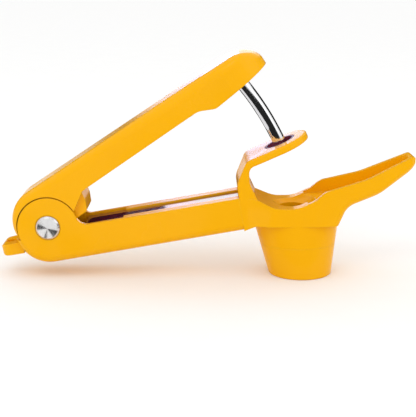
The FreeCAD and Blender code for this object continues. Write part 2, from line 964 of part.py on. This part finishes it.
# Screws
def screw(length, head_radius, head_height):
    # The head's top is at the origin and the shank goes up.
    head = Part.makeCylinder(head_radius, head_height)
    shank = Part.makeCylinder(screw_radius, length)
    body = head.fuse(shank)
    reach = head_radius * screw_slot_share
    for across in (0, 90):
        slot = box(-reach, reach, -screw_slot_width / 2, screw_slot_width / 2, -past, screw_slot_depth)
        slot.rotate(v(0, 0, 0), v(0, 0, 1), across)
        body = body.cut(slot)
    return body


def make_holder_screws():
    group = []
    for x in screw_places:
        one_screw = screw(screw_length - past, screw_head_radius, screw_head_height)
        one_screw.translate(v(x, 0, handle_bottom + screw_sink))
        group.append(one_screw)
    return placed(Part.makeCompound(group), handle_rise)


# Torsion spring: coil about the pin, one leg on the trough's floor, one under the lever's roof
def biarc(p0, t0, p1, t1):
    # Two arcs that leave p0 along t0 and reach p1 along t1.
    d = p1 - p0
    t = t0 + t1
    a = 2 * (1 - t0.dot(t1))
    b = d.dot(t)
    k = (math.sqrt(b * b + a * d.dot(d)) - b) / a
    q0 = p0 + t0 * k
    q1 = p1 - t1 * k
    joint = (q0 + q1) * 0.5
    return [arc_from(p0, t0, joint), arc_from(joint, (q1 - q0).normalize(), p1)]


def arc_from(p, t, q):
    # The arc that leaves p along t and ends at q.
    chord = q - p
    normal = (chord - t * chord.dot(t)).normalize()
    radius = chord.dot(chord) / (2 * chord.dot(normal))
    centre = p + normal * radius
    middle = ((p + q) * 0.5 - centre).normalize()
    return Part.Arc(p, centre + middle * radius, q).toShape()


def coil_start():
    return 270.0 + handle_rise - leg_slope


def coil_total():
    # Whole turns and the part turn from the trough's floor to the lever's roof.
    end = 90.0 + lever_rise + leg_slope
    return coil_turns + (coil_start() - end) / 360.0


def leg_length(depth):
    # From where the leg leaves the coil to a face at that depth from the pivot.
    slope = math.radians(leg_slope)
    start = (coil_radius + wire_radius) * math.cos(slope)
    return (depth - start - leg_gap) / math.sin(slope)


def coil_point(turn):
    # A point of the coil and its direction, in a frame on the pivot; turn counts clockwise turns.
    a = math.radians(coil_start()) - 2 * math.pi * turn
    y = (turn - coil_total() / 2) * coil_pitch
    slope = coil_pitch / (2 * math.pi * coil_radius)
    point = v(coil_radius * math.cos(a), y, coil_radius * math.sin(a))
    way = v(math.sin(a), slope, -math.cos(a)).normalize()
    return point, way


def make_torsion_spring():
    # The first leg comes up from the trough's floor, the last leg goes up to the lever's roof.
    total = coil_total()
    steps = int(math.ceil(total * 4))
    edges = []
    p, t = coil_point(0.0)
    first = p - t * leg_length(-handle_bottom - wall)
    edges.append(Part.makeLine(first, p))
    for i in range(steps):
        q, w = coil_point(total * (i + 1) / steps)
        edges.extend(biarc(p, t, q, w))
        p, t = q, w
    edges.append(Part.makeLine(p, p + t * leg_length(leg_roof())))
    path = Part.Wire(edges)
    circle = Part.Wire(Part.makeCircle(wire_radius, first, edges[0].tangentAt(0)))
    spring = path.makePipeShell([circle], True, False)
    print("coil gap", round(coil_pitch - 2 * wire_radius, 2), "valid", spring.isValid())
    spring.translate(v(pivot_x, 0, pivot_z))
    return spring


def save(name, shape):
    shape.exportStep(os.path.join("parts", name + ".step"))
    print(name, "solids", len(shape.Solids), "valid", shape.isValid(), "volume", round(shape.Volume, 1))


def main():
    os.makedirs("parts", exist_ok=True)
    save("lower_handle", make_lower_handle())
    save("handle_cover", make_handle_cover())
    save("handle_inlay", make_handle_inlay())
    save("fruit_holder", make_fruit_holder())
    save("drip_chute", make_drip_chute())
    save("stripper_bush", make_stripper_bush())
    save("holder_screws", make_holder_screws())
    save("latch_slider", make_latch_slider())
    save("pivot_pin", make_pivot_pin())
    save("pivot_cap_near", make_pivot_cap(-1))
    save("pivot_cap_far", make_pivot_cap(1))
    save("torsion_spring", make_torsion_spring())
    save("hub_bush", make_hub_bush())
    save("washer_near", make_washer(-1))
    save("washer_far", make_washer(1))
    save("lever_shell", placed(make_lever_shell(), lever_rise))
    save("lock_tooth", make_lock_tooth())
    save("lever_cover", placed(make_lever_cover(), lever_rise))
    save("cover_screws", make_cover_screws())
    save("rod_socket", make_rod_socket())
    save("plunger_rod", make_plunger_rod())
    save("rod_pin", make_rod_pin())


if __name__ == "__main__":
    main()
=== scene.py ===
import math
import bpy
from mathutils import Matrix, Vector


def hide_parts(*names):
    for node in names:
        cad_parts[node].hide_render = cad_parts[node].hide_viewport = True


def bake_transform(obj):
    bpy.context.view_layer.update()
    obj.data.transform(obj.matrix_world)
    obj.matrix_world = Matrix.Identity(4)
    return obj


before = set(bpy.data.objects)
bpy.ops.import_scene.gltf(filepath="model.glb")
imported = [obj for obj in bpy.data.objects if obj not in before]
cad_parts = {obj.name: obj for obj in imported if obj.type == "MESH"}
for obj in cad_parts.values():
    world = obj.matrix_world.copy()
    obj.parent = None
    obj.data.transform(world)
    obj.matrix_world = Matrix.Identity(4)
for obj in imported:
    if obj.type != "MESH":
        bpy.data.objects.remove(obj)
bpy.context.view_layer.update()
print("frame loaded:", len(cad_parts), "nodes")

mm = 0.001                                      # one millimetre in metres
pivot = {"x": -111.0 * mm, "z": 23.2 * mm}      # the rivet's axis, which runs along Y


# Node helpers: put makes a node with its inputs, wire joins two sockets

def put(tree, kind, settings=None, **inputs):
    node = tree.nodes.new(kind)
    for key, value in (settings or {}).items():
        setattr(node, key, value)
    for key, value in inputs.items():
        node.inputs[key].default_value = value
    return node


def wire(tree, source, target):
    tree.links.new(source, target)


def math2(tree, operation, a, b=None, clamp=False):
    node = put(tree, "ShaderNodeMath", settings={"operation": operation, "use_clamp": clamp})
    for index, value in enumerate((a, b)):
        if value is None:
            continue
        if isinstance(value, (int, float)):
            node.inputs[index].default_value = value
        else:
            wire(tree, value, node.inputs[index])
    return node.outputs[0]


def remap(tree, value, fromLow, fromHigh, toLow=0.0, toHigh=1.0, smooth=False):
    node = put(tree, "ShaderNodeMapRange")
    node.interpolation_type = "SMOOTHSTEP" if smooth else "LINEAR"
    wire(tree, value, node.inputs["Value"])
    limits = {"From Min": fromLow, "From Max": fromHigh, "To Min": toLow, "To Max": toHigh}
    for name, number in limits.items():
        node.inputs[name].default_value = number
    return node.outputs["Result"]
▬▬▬
AIM
Reproduce the data in full, exactly as presented.

CORRECT ANSWER
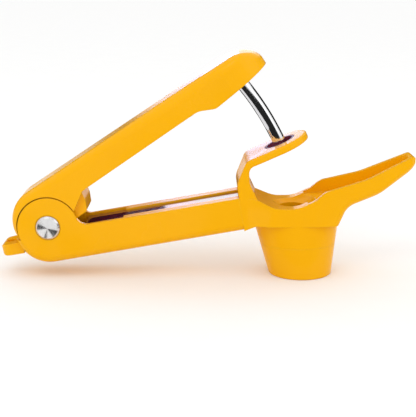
The FreeCAD and Blender code for this object continues. Write part 2, from line 964 of part.py on. This part finishes it.
# Screws
def screw(length, head_radius, head_height):
    # The head's top is at the origin and the shank goes up.
    head = Part.makeCylinder(head_radius, head_height)
    shank = Part.makeCylinder(screw_radius, length)
    body = head.fuse(shank)
    reach = head_radius * screw_slot_share
    for across in (0, 90):
        slot = box(-reach, reach, -screw_slot_width / 2, screw_slot_width / 2, -past, screw_slot_depth)
        slot.rotate(v(0, 0, 0), v(0, 0, 1), across)
        body = body.cut(slot)
    return body


def make_holder_screws():
    group = []
    for x in screw_places:
        one_screw = screw(screw_length - past, screw_head_radius, screw_head_height)
        one_screw.translate(v(x, 0, handle_bottom + screw_sink))
        group.append(one_screw)
    return placed(Part.makeCompound(group), handle_rise)


# Torsion spring: coil about the pin, one leg on the trough's floor, one under the lever's roof
def biarc(p0, t0, p1, t1):
    # Two arcs that leave p0 along t0 and reach p1 along t1.
    d = p1 - p0
    t = t0 + t1
    a = 2 * (1 - t0.dot(t1))
    b = d.dot(t)
    k = (math.sqrt(b * b + a * d.dot(d)) - b) / a
    q0 = p0 + t0 * k
    q1 = p1 - t1 * k
    joint = (q0 + q1) * 0.5
    return [arc_from(p0, t0, joint), arc_from(joint, (q1 - q0).normalize(), p1)]


def arc_from(p, t, q):
    # The arc that leaves p along t and ends at q.
    chord = q - p
    normal = (chord - t * chord.dot(t)).normalize()
    radius = chord.dot(chord) / (2 * chord.dot(normal))
    centre = p + normal * radius
    middle = ((p + q) * 0.5 - centre).normalize()
    return Part.Arc(p, centre + middle * radius, q).toShape()


def coil_start():
    return 270.0 + handle_rise - leg_slope


def coil_total():
    # Whole turns and the part turn from the trough's floor to the lever's roof.
    end = 90.0 + lever_rise + leg_slope
    return coil_turns + (coil_start() - end) / 360.0


def leg_length(depth):
    # From where the leg leaves the coil to a face at that depth from the pivot.
    slope = math.radians(leg_slope)
    start = (coil_radius + wire_radius) * math.cos(slope)
    return (depth - start - leg_gap) / math.sin(slope)


def coil_point(turn):
    # A point of the coil and its direction, in a frame on the pivot; turn counts clockwise turns.
    a = math.radians(coil_start()) - 2 * math.pi * turn
    y = (turn - coil_total() / 2) * coil_pitch
    slope = coil_pitch / (2 * math.pi * coil_radius)
    point = v(coil_radius * math.cos(a), y, coil_radius * math.sin(a))
    way = v(math.sin(a), slope, -math.cos(a)).normalize()
    return point, way


def make_torsion_spring():
    # The first leg comes up from the trough's floor, the last leg goes up to the lever's roof.
    total = coil_total()
    steps = int(math.ceil(total * 4))
    edges = []
    p, t = coil_point(0.0)
    first = p - t * leg_length(-handle_bottom - wall)
    edges.append(Part.makeLine(first, p))
    for i in range(steps):
        q, w = coil_point(total * (i + 1) / steps)
        edges.extend(biarc(p, t, q, w))
        p, t = q, w
    edges.append(Part.makeLine(p, p + t * leg_length(leg_roof())))
    path = Part.Wire(edges)
    circle = Part.Wire(Part.makeCircle(wire_radius, first, edges[0].tangentAt(0)))
    spring = path.makePipeShell([circle], True, False)
    print("coil gap", round(coil_pitch - 2 * wire_radius, 2), "valid", spring.isValid())
    spring.translate(v(pivot_x, 0, pivot_z))
    return spring


def save(name, shape):
    shape.exportStep(os.path.join("parts", name + ".step"))
    print(name, "solids", len(shape.Solids), "valid", shape.isValid(), "volume", round(shape.Volume, 1))


def main():
    os.makedirs("parts", exist_ok=True)
    save("lower_handle", make_lower_handle())
    save("handle_cover", make_handle_cover())
    save("handle_inlay", make_handle_inlay())
    save("fruit_holder", make_fruit_holder())
    save("drip_chute", make_drip_chute())
    save("stripper_bush", make_stripper_bush())
    save("holder_screws", make_holder_screws())
    save("latch_slider", make_latch_slider())
    save("pivot_pin", make_pivot_pin())
    save("pivot_cap_near", make_pivot_cap(-1))
    save("pivot_cap_far", make_pivot_cap(1))
    save("torsion_spring", make_torsion_spring())
    save("hub_bush", make_hub_bush())
    save("washer_near", make_washer(-1))
    save("washer_far", make_washer(1))
    save("lever_shell", placed(make_lever_shell(), lever_rise))
    save("lock_tooth", make_lock_tooth())
    save("lever_cover", placed(make_lever_cover(), lever_rise))
    save("cover_screws", make_cover_screws())
    save("rod_socket", make_rod_socket())
    save("plunger_rod", make_plunger_rod())
    save("rod_pin", make_rod_pin())


if __name__ == "__main__":
    main()
=== scene.py ===
import math
import bpy
from mathutils import Matrix, Vector


def hide_parts(*names):
    for node in names:
        cad_parts[node].hide_render = cad_parts[node].hide_viewport = True


def bake_transform(obj):
    bpy.context.view_layer.update()
    obj.data.transform(obj.matrix_world)
    obj.matrix_world = Matrix.Identity(4)
    return obj


before = set(bpy.data.objects)
bpy.ops.import_scene.gltf(filepath="model.glb")
imported = [obj for obj in bpy.data.objects if obj not in before]
cad_parts = {obj.name: obj for obj in imported if obj.type == "MESH"}
for obj in cad_parts.values():
    world = obj.matrix_world.copy()
    obj.parent = None
    obj.data.transform(world)
    obj.matrix_world = Matrix.Identity(4)
for obj in imported:
    if obj.type != "MESH":
        bpy.data.objects.remove(obj)
bpy.context.view_layer.update()
print("frame loaded:", len(cad_parts), "nodes")

mm = 0.001                                      # one millimetre in metres
pivot = {"x": -111.0 * mm, "z": 23.2 * mm}      # the rivet's axis, which runs along Y


# Node helpers: put makes a node with its inputs, wire joins two sockets

def put(tree, kind, settings=None, **inputs):
    node = tree.nodes.new(kind)
    for key, value in (settings or {}).items():
        setattr(node, key, value)
    for key, value in inputs.items():
        node.inputs[key].default_value = value
    return node


def wire(tree, source, target):
    tree.links.new(source, target)


def math2(tree, operation, a, b=None, clamp=False):
    node = put(tree, "ShaderNodeMath", settings={"operation": operation, "use_clamp": clamp})
    for index, value in enumerate((a, b)):
        if value is None:
            continue
        if isinstance(value, (int, float)):
            node.inputs[index].default_value = value
        else:
            wire(tree, value, node.inputs[index])
    return node.outputs[0]


def remap(tree, value, fromLow, fromHigh, toLow=0.0, toHigh=1.0, smooth=False):
    node = put(tree, "ShaderNodeMapRange")
    node.interpolation_type = "SMOOTHSTEP" if smooth else "LINEAR"
    wire(tree, value, node.inputs["Value"])
    limits = {"From Min": fromLow, "From Max": fromHigh, "To Min": toLow, "To Max": toHigh}
    for name, number in limits.items():
        node.inputs[name].default_value = number
    return node.outputs["Result"]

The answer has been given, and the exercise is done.